Massive Change feels, in other words, like a rewrite of several hundred magazine articles, with the subtlety removed. It's the creation of Bruce Mau, the renowned graphic designer, working with students and colleagues. The show comes across as over-emphatic and humourless, lacking both originality and clarity. Content and style don't connect: While the words and pictures suggest a possibly glowing future, the exhibition techniques are oppressive and robotic. They bully the visitor. If audience-abuse were a crime, Massive Change would be closed by the cops.

Even so, it's taken seriously by the two exhibiting institutions (the AGO has it till May 29), by corporations supporting it, and by at least some of the people who walk through it, goggle-eyed before its elephantine typography.

In his continuing struggle to say something momentous, Mau has somehow acquired the belief that if you accumulate enough words, images and objects, a meaning will emerge. Does this vast effort add up to anything at all? Perhaps. In the exhibition and its accompanying book, also called Massive Change (Phaidon), sinister possibilities swim just below the surface.

Mau appears to have in mind some kind of politics, however incoherently conceived. He seems to point us toward global organization as the only way to fulfill the future's promise. He insists that "we" must realize this, or organize that, or make progress toward something else. He never defines the word "we" but eventually it's clear that he means everyone on Earth, working together.

Today we are nowhere near the Utopia that the exhibition promises. As social beings we are all sinners, certainly wasteful, often thoughtless. Yet science now offers the solution to absolutely everything. Massive Change asks, "Now that we can do anything, what will we do?" Previously unimaginable resources are at our command. Why won't we use them? At one point Massive Change tells us, as casually as if announcing an improved hair conditioner, that a Houston physicist has developed a form of carbon that can be formed into a fibre 100 times stronger than steel at one-sixth the weight.

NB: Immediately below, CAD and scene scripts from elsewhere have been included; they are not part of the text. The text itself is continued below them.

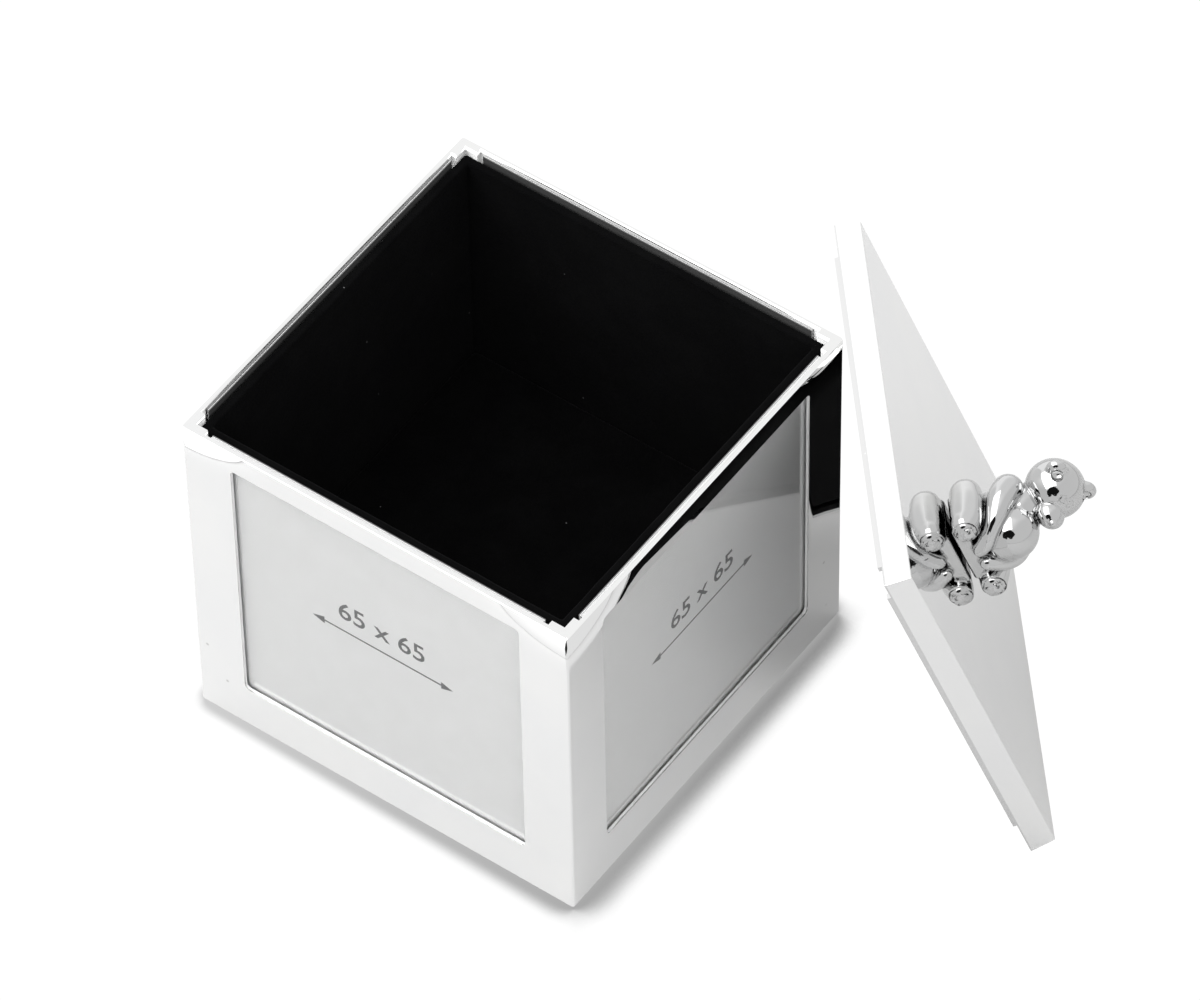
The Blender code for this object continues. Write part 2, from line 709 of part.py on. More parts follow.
def make_cylinder():
    """The pinned cylinder on its arbor, with the crown wheel that drives it and the great wheel it drives."""
    axis = frame_at("cylinder_axis", (0.0, 0.0, AXIS_Z), (0.0, math.radians(90.0), 0.0))
    bore = CYLINDER_ARBOR + GAP
    pinned = make_pinned_surface("pin_cylinder")
    pinned_bore = drum("pinned_bore", bore, CYLINDER_LEFT - THROUGH, CYLINDER_RIGHT + THROUGH, sides=20)
    cut(pinned, pinned_bore)
    tip = CROWN_RADIUS + GAP
    root = CROWN_RADIUS - 0.9 * MM
    ring_inner = root - 0.7 * MM
    crown = drum("contrate_wheel", tip, CROWN_DISC_X, CROWN_DISC_X + 0.9 * MM, sides=30, material=BRASS)
    teeth = []
    for k in range(CROWN_TEETH):
        angle = 2 * math.pi * k / CROWN_TEETH
        half = CROWN_TOOTH_WIDTH / 2
        for radius, side in ((root, -half), (tip, -half), (tip, half), (root, half)):
            along = math.sqrt(radius * radius - half * half)
            c = math.cos(angle)
            s = math.sin(angle)
            teeth.append((along * c - side * s, along * s + side * c))
    castle = plate_tool("crown_teeth", [teeth, circle(ring_inner, 24)], CROWN_TIP_X, CROWN_DISC_X + 0.3 * MM)
    crown_bore = drum("crown_bore", bore, CROWN_DISC_X - THROUGH, CROWN_DISC_X + THROUGH, sides=20)
    join(crown, castle)
    cut(crown, crown_bore)
    great = plate(
        "great_wheel",
        [gear_outline(GREAT_TEETH, GOVERNOR_MODULE, math.radians(90.0)), circle(bore, 20)],
        GREAT_X,
        GREAT_X + WHEEL_THICKNESS,
        BRASS,
    )
    arbor = drum(
        "cylinder_arbor",
        CYLINDER_ARBOR,
        CROWN_TIP_X + 0.5 * MM,
        BRACKET_RIGHT_X + BRACKET_THICKNESS + 0.3 * MM,
        sides=20,
        material=STEEL,
    )
    carry(axis, pinned, pinned_bore, crown, castle, crown_bore, great, arbor)


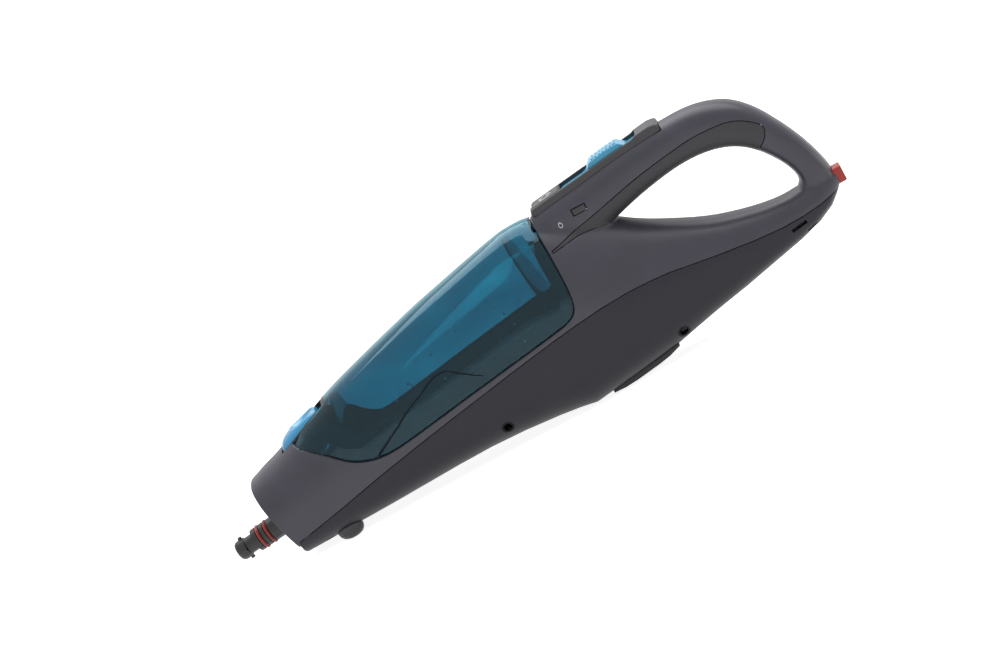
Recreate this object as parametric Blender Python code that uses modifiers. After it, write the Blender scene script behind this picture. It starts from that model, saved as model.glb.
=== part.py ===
"""Hand-held steam cleaner with a loop handle, a lift-out water tank and a steam spigot.

Metres, +Z up, nozzle towards -X, handle towards +X. It stands on two front feet and on the corner of its
belly, both at z = 0, and the origin lies under the middle of its box.
"""

import math

import bmesh
import bpy
from mathutils import Matrix, Vector

# Overall sizes
LENGTH = 0.480
END_SHARE = 0.4975
HEIGHT = 0.148
HALF_WIDTH = 0.038

# Walls and clearances
WALL = 0.0025
SEAM_GAP = 0.0006
FIT = 0.0003
OVERRUN = 0.012
TINY = 0.00001

# Facets
RING_POINTS = 32
INNER_POINTS = 20
HANDLE_POINTS = 22
ROUND = 24
SMALL_ROUND = 14

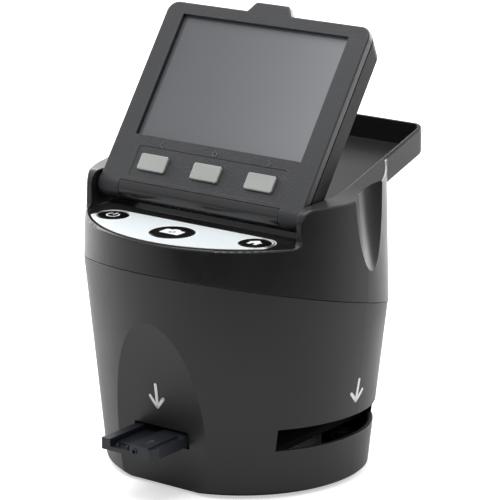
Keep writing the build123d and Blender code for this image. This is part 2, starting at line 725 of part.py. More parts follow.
def hinge_cover():
    tube = barrel_place * Cylinder(BARREL_RADIUS, 2 * HINGE_COVER_HALF)
    tube -= barrel_place * Cylinder(BARREL_RADIUS - HINGE_COVER_WALL, FAR)
    tube -= box_between(
        (-FAR, -BARREL_DROP + 0.4, -BEZEL_THICKNESS - 0.1), (FAR, FAR, FAR)
    )
    return tube


def cover_section(half_width, top, z):
    low = -BARREL_DROP + COVER_LOWER_EDGE
    plan = Pos(0, (top + low) / 2, z) * Rectangle(2 * half_width, top - low)
    return fillet(plan.vertices().group_by(Axis.Y)[-1], BEZEL_CORNER)


def cover_block(inset, front):
    """Rear cover form, drawn in by inset; its top slants towards the back."""
    top = BEZEL_TOP - 0.3 - inset
    half = COVER_HALF_WIDTH - inset
    back = cover_back + inset
    return loft(
        [cover_section(half, top, front), cover_section(half - 0.4, top - COVER_BACK_SLANT, back)],
        ruled=True,
    )


def screen_rear_cover():
    shell = cover_block(0, cover_shoulder)
    neck = extrude(
        cover_section(COVER_HALF_WIDTH - COVER_NECK_INSET, BEZEL_TOP - COVER_NECK_INSET, cover_front),
        -COVER_NECK - 0.2,
    )
    shell = shell + neck
    inside = cover_block(COVER_WALL, cover_shoulder)
    mouth = extrude(
        cover_section(
            COVER_HALF_WIDTH - COVER_NECK_INSET - COVER_WALL,
            BEZEL_TOP - COVER_NECK_INSET - COVER_WALL,
            cover_front,
        ),
        -COVER_NECK - 0.4,
    )
    barrel_wall = barrel_place * Cylinder(BARREL_RADIUS + 0.3 + COVER_WALL, 2 * FAR)
    shell = shell - (inside + mouth - barrel_wall)
    shell -= barrel_place * Cylinder(BARREL_RADIUS + 0.3, 2 * FAR)
    bay_half = KEY_PANEL_HALF_WIDTH + 1.6
    bay_low = -BARREL_DROP + BARREL_RADIUS
    shell -= box_between((-bay_half, bay_low, key_board_top() - 1.75), (bay_half, 0, FAR))
    for x, y in screen_screw_places():
        shell += disc(SCREEN_BOSS_RADIUS, cover_back + 1, cover_front, x, y)
        shell -= disc(SCREW_HEAD_RADIUS + 0.1, cover_back - 1, cover_back + 2.2, x, y)
        shell -= disc(SCREW_RADIUS, cover_back - 1, cover_front + 1, x, y)
    return shell


def screen_screw_places():
    upper_x = BEZEL_HALF_WIDTH - SCREEN_SCREW_INSET
    lower_x = upper_x - SCREEN_SCREW_STEP
    upper = [(side * upper_x, SCREEN_SCREW_HIGH) for side in (-1, 1)]
    return upper + [(side * lower_x, SCREEN_SCREW_LOW) for side in (-1, 1)]


def screen_screws():
    return [
        disc(SCREW_HEAD_RADIUS, cover_back + 0.8, cover_back + 2.2, x, y)
        + disc(SCREW_RADIUS, cover_back + 2.2, cover_front, x, y)
        for x, y in screen_screw_places()
    ]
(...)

That's the kind of unexamined, unexplored and undemonstrated "fact" that litters the exhibition.

But if these scientific riches exist, how can we take advantage of them?

A paragraph at the end of the book version begins, "If we are to survive as a life form on this planet ...." That's a phrase readers have learned to dread. Usually it introduces a fatuous argument about imminent disaster. But Massive Change says a way to survive is available: "There can only be true prosperity if it is global prosperity, and we can only count our wealth in peace when we count it together." (That means, of course, that no "true prosperity" has ever existed -- or likely ever will.)

This is as close to advocating planetary government as Massive Change dares to go. Mau must have noticed that the dream of world-wide power carries a dodgy reputation. At worst it produces the Soviet empire. At best it creates the UN's monstrous bureaucracy and deep corruption. So Massive Change goes no farther than implying that world government is necessary. The show's totalitarian style of propaganda, which assumes that visitors to the exhibition need to be told what to think about everything, suggests what shape such a politics might take.

Through all the intellectual confusion, one striking message does break through. "We will build a global mind," a wall text shouts, referring to computers and the Web. Many of us see information technology as the agent of diversity and originality because it provides cheap information and allows the independent dissemination of ideas. But Mau seems to believe that it will help make us all think the same way. He considers that a promise. It sounds more like a threat.